- Dataset section -
* * * * * * *
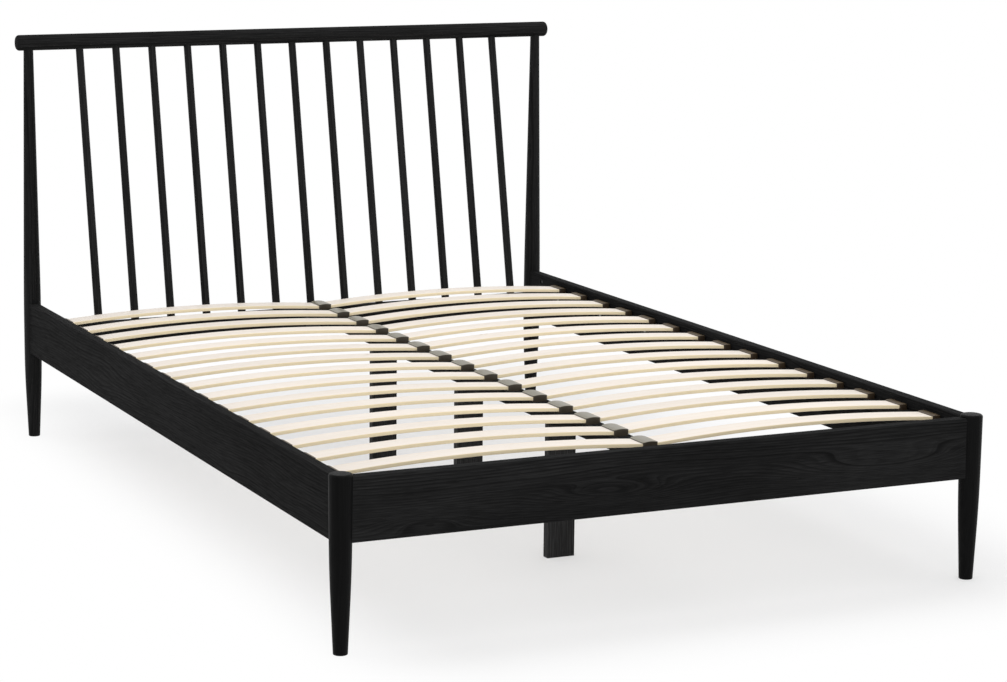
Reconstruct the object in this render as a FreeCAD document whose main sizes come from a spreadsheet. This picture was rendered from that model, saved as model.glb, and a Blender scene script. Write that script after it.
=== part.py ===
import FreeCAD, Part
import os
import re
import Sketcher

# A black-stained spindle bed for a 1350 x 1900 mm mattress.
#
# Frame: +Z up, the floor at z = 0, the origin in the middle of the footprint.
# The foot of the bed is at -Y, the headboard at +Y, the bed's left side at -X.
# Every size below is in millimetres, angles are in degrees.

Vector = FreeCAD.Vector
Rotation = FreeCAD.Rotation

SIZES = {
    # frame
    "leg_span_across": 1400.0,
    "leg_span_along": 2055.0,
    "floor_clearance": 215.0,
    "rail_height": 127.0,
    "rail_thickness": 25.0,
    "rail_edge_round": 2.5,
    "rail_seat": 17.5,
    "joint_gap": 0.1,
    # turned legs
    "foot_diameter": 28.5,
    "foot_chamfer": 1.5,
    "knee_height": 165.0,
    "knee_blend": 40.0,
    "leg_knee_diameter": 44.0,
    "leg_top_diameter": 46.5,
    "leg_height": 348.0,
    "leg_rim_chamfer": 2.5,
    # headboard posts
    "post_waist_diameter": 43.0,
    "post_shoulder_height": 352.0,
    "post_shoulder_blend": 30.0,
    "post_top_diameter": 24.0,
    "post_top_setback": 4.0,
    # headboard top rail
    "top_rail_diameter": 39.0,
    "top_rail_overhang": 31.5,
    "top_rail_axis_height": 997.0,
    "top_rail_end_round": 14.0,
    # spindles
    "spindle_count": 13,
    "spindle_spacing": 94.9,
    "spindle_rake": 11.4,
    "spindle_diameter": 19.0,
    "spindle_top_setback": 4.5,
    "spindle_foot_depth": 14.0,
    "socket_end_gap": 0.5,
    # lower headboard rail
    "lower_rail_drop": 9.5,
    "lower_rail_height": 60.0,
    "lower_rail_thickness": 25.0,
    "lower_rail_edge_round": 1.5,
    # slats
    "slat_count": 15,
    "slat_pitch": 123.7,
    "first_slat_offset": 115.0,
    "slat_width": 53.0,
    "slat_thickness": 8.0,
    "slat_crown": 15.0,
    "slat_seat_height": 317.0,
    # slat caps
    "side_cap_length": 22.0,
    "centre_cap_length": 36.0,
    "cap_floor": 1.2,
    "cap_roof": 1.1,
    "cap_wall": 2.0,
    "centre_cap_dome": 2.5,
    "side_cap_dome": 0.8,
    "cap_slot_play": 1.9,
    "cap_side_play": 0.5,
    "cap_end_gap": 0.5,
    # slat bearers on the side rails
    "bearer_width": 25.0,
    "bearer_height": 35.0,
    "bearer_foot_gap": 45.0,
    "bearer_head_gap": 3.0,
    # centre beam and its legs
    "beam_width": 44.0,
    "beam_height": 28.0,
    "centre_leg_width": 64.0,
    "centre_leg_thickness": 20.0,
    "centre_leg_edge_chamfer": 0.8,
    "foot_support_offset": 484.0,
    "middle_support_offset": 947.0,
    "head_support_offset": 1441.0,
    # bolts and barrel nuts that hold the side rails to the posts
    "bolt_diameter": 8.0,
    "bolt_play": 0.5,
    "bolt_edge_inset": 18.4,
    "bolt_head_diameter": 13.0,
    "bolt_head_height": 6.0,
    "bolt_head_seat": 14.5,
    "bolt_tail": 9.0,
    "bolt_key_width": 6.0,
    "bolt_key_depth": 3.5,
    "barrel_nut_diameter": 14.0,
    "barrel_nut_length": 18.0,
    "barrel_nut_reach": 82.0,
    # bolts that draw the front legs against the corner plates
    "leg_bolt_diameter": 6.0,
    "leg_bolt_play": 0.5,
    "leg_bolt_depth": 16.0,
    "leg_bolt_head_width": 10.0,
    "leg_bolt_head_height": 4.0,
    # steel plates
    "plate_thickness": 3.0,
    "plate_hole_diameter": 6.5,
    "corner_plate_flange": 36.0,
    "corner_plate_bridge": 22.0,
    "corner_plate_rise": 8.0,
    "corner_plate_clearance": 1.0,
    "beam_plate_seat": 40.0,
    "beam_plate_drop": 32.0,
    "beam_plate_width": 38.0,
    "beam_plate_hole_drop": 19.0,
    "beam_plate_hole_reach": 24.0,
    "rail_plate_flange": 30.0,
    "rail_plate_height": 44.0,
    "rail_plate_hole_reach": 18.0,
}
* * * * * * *
Write out, exactly and with nothing else, the lines of the listing above from its first line through the line with "Rotation = FreeCAD.Rotation".

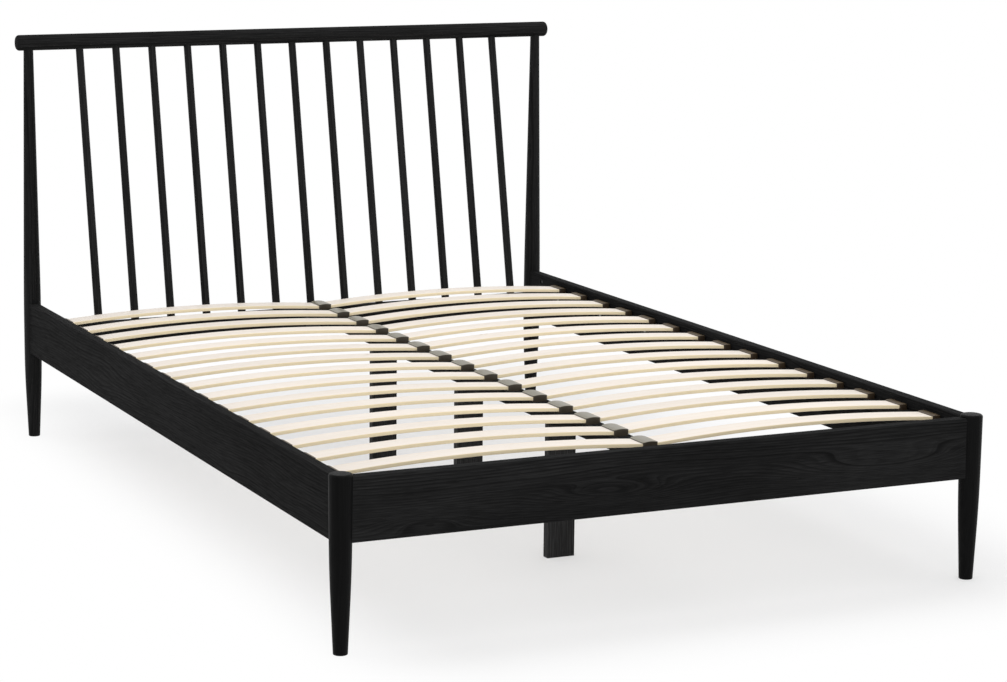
Reconstruct the object in this render as a FreeCAD document whose main sizes come from a spreadsheet. This picture was rendered from that model, saved as model.glb, and a Blender scene script. Write that script after it.
=== part.py ===
import FreeCAD, Part
import os
import re
import Sketcher

# A black-stained spindle bed for a 1350 x 1900 mm mattress.
#
# Frame: +Z up, the floor at z = 0, the origin in the middle of the footprint.
# The foot of the bed is at -Y, the headboard at +Y, the bed's left side at -X.
# Every size below is in millimetres, angles are in degrees.

Vector = FreeCAD.Vector
Rotation = FreeCAD.Rotation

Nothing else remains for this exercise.